━━━ Input data ━━━

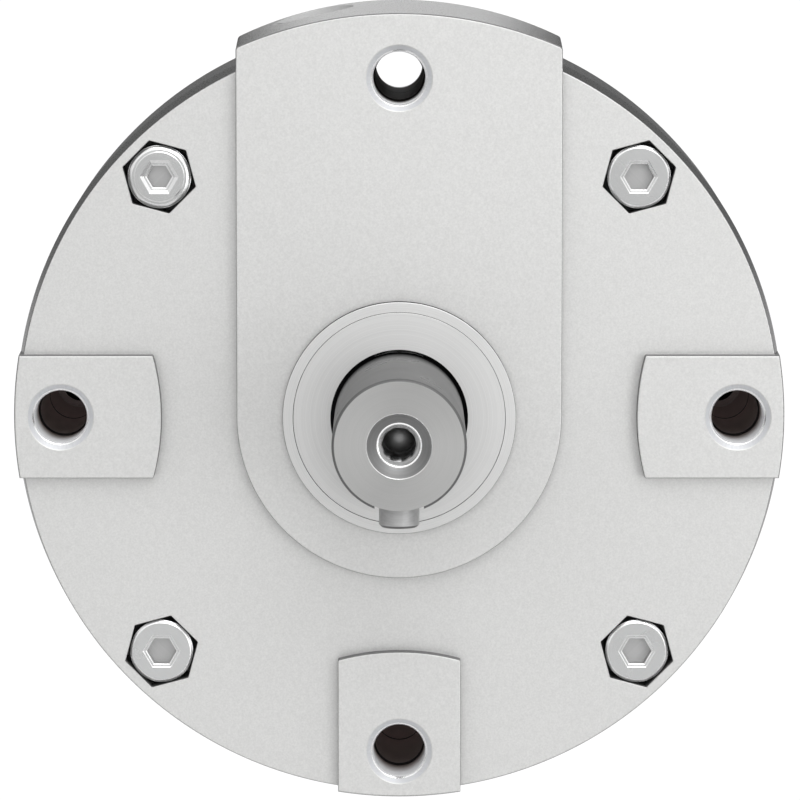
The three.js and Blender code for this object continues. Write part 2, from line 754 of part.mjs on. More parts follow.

━━━
━━━ Input data ━━━

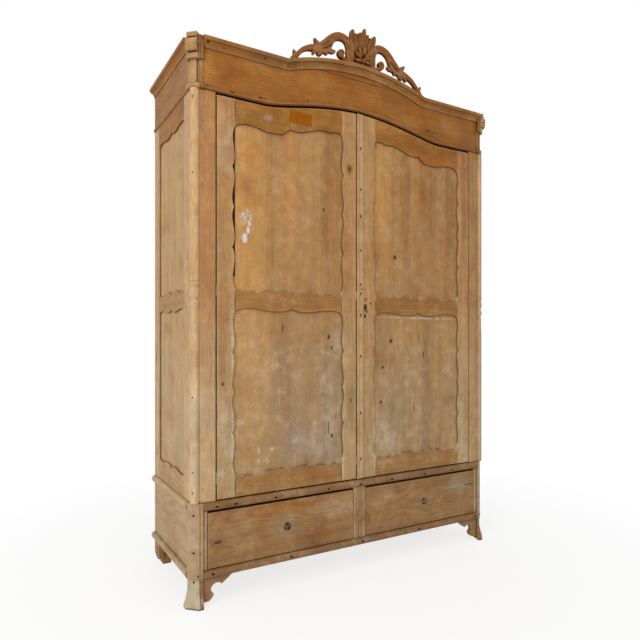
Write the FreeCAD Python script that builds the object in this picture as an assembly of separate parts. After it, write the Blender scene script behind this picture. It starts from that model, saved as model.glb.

━━━
━━━ Input data ━━━

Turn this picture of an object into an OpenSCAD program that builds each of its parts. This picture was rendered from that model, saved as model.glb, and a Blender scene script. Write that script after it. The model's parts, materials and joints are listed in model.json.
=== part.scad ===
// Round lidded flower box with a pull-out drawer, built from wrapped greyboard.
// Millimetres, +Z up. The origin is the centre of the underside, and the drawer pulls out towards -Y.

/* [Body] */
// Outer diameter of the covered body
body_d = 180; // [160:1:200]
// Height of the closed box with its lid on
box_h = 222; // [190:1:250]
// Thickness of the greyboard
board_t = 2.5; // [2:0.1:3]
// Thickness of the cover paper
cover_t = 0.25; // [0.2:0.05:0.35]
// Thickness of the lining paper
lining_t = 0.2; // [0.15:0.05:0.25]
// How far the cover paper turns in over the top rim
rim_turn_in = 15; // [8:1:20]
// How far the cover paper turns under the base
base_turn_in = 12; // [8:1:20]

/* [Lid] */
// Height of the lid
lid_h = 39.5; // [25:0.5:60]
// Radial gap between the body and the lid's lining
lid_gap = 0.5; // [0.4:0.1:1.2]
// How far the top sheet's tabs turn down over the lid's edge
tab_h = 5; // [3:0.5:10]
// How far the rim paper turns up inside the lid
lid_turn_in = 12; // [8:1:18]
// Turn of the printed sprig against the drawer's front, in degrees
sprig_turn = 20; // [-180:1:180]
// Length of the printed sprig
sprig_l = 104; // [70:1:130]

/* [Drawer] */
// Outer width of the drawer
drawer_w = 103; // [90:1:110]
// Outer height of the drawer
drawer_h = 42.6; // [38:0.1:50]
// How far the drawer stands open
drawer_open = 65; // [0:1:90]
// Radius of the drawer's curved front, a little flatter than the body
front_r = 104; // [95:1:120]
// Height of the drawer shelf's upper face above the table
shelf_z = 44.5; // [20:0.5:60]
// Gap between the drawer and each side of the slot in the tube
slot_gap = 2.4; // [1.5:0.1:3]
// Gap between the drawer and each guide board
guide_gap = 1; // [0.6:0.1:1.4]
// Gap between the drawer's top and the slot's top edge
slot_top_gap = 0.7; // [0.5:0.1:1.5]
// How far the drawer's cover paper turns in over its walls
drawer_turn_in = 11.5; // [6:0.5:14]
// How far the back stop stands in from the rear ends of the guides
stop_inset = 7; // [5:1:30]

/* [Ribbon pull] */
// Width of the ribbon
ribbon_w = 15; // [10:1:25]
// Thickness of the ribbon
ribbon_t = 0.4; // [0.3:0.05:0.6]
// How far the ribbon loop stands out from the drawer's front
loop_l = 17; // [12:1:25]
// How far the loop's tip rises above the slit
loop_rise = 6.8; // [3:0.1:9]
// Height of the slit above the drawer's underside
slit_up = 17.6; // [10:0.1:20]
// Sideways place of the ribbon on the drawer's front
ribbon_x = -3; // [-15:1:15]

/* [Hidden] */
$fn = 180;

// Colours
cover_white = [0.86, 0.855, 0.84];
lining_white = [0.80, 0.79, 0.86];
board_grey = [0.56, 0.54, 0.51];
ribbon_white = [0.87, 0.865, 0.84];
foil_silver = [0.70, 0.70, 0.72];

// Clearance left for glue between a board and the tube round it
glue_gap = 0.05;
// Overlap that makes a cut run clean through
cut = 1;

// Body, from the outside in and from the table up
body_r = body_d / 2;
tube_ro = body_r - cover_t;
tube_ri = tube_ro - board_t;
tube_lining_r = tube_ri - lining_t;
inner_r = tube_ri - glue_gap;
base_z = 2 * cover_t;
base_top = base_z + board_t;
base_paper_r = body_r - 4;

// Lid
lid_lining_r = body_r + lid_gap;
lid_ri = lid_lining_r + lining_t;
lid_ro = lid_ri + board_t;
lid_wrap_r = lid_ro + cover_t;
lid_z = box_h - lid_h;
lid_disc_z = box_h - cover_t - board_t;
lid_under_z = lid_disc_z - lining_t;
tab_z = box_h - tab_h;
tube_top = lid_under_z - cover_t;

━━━

**Your instructions**. Everything from the line that contains "Turn this picture" to the line that contains "out towards -Y." must be transcribed exactly, both end lines included.

**Complete answer**.
Turn this picture of an object into an OpenSCAD program that builds each of its parts. This picture was rendered from that model, saved as model.glb, and a Blender scene script. Write that script after it. The model's parts, materials and joints are listed in model.json.
=== part.scad ===
// Round lidded flower box with a pull-out drawer, built from wrapped greyboard.
// Millimetres, +Z up. The origin is the centre of the underside, and the drawer pulls out towards -Y.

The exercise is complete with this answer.